To do - Copy, character for character, the lines running from the one with "mouth at the top" to the one with "cad_parts[node].hide_render = cad_parts[node].hide_viewport", ends included. Leave out every other line.

Supplied data -
▬▬▬▬▬▬
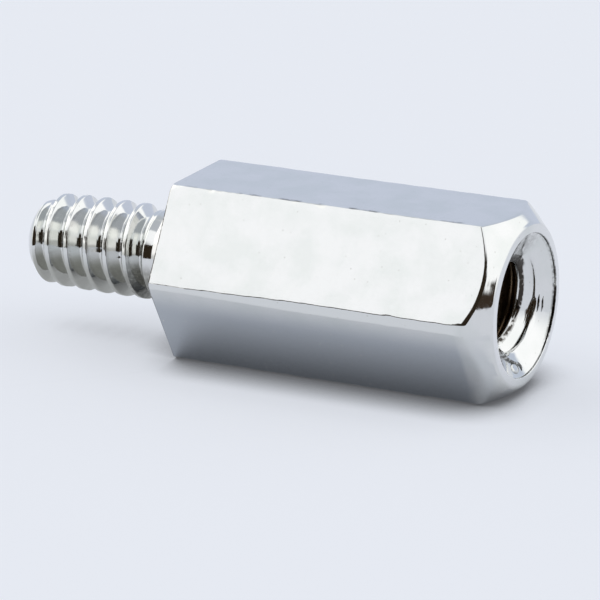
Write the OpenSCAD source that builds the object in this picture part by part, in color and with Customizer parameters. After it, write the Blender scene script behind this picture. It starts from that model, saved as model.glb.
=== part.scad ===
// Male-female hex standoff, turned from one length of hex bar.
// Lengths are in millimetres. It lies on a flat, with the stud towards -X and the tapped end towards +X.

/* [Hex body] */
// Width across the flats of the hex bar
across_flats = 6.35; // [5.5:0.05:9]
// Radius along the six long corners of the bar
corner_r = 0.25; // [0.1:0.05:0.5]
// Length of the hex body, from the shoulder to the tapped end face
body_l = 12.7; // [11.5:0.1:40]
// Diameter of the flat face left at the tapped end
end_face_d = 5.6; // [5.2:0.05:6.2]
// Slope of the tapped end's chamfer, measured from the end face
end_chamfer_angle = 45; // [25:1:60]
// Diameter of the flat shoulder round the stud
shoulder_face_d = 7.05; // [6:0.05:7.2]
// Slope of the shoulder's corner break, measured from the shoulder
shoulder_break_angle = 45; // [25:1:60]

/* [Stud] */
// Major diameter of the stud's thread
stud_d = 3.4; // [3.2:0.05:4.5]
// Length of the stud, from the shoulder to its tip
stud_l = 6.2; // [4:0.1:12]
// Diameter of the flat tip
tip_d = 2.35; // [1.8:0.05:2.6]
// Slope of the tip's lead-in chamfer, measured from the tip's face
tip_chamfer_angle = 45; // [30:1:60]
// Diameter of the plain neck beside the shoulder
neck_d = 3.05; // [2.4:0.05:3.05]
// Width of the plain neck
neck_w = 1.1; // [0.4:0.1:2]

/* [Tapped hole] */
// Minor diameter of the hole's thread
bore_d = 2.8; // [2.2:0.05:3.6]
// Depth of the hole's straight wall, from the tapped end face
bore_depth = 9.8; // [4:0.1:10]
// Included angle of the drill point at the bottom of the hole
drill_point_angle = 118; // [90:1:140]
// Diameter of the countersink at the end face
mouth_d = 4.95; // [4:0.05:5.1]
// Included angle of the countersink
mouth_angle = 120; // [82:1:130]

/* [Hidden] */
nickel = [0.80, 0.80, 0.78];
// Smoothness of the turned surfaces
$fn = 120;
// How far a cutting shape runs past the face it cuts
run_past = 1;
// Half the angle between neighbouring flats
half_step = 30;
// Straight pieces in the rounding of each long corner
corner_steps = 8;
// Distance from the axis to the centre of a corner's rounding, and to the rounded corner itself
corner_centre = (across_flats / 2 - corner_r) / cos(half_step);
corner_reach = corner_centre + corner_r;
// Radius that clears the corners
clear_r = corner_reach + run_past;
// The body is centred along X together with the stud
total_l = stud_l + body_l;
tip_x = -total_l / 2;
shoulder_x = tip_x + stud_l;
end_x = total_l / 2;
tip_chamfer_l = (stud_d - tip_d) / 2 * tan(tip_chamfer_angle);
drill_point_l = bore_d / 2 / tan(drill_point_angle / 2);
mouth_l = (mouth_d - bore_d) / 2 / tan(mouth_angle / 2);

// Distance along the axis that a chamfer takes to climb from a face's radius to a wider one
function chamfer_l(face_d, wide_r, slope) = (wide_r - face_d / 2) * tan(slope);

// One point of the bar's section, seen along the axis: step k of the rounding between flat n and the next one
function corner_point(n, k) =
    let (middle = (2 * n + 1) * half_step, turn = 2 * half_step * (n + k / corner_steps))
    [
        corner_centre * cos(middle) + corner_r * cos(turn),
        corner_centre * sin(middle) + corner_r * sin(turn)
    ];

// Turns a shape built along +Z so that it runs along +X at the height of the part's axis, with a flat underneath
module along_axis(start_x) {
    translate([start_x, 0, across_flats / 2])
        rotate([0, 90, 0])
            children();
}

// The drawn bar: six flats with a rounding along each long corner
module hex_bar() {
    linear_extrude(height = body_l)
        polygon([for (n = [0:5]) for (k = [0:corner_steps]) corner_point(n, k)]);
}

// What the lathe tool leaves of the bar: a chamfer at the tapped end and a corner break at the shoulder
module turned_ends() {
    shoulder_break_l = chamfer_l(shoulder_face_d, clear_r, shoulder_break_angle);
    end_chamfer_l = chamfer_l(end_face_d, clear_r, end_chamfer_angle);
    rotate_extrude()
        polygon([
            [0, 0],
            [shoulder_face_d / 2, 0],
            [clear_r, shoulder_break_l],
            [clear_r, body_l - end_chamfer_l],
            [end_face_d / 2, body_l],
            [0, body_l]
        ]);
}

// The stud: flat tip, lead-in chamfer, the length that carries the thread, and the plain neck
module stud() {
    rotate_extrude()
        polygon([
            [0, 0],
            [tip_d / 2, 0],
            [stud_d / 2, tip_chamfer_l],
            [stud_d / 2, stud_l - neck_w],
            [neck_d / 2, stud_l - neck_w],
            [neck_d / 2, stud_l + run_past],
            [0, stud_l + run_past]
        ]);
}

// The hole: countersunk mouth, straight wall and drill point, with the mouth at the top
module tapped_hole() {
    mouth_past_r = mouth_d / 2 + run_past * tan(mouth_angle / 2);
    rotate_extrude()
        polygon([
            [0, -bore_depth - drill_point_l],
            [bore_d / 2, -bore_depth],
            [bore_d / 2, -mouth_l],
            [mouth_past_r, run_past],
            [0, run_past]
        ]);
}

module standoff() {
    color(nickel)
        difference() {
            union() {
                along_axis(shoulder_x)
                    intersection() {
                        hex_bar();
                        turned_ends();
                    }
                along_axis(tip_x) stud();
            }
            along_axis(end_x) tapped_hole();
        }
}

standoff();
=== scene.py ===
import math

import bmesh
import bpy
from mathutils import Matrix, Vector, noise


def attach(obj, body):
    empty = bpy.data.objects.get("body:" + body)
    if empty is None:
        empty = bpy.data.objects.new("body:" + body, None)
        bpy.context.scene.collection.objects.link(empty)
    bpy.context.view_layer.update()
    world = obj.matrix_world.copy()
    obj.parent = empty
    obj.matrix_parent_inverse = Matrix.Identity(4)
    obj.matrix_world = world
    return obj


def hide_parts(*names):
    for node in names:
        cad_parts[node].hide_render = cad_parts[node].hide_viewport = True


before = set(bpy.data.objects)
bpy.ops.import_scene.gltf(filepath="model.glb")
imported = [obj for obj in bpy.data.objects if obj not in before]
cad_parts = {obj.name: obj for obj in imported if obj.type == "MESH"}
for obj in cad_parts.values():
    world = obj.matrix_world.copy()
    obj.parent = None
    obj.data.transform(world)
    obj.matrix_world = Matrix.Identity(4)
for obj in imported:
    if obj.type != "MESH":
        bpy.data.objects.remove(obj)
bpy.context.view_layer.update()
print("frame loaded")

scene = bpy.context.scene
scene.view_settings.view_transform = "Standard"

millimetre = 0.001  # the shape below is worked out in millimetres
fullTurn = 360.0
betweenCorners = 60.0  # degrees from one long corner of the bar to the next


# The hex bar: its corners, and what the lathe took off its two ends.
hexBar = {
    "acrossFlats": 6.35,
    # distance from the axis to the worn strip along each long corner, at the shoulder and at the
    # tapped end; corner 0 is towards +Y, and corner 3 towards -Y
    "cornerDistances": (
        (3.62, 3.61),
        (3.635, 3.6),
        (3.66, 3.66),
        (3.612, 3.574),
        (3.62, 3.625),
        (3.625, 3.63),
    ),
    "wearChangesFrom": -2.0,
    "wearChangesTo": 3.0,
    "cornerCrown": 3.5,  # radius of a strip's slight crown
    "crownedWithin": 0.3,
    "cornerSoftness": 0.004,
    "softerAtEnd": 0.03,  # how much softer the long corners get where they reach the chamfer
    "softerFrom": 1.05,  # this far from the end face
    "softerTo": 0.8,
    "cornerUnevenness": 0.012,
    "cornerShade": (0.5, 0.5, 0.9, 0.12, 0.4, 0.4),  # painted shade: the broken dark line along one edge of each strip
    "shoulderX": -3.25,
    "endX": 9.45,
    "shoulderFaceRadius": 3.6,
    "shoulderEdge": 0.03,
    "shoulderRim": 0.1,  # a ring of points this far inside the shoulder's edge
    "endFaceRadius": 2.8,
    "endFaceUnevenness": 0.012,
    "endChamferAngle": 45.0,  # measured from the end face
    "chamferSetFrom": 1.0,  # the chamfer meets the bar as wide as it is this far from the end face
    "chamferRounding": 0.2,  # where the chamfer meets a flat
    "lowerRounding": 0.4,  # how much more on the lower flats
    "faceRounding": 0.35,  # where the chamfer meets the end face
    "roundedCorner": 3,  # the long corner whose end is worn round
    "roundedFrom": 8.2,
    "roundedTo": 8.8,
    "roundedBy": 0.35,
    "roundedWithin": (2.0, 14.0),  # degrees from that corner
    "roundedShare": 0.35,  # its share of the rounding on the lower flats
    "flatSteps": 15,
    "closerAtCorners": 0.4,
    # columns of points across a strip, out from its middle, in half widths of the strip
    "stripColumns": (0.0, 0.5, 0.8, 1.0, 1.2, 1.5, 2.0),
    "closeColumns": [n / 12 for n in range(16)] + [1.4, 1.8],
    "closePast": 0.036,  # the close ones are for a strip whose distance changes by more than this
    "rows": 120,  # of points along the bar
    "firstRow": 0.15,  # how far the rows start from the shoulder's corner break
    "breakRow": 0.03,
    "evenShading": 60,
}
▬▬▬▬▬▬
Complete answer -
// The hole: countersunk mouth, straight wall and drill point, with the mouth at the top
module tapped_hole() {
    mouth_past_r = mouth_d / 2 + run_past * tan(mouth_angle / 2);
    rotate_extrude()
        polygon([
            [0, -bore_depth - drill_point_l],
            [bore_d / 2, -bore_depth],
            [bore_d / 2, -mouth_l],
            [mouth_past_r, run_past],
            [0, run_past]
        ]);
}

module standoff() {
    color(nickel)
        difference() {
            union() {
                along_axis(shoulder_x)
                    intersection() {
                        hex_bar();
                        turned_ends();
                    }
                along_axis(tip_x) stud();
            }
            along_axis(end_x) tapped_hole();
        }
}

standoff();
=== scene.py ===
import math

import bmesh
import bpy
from mathutils import Matrix, Vector, noise


def attach(obj, body):
    empty = bpy.data.objects.get("body:" + body)
    if empty is None:
        empty = bpy.data.objects.new("body:" + body, None)
        bpy.context.scene.collection.objects.link(empty)
    bpy.context.view_layer.update()
    world = obj.matrix_world.copy()
    obj.parent = empty
    obj.matrix_parent_inverse = Matrix.Identity(4)
    obj.matrix_world = world
    return obj


def hide_parts(*names):
    for node in names:
        cad_parts[node].hide_render = cad_parts[node].hide_viewport = True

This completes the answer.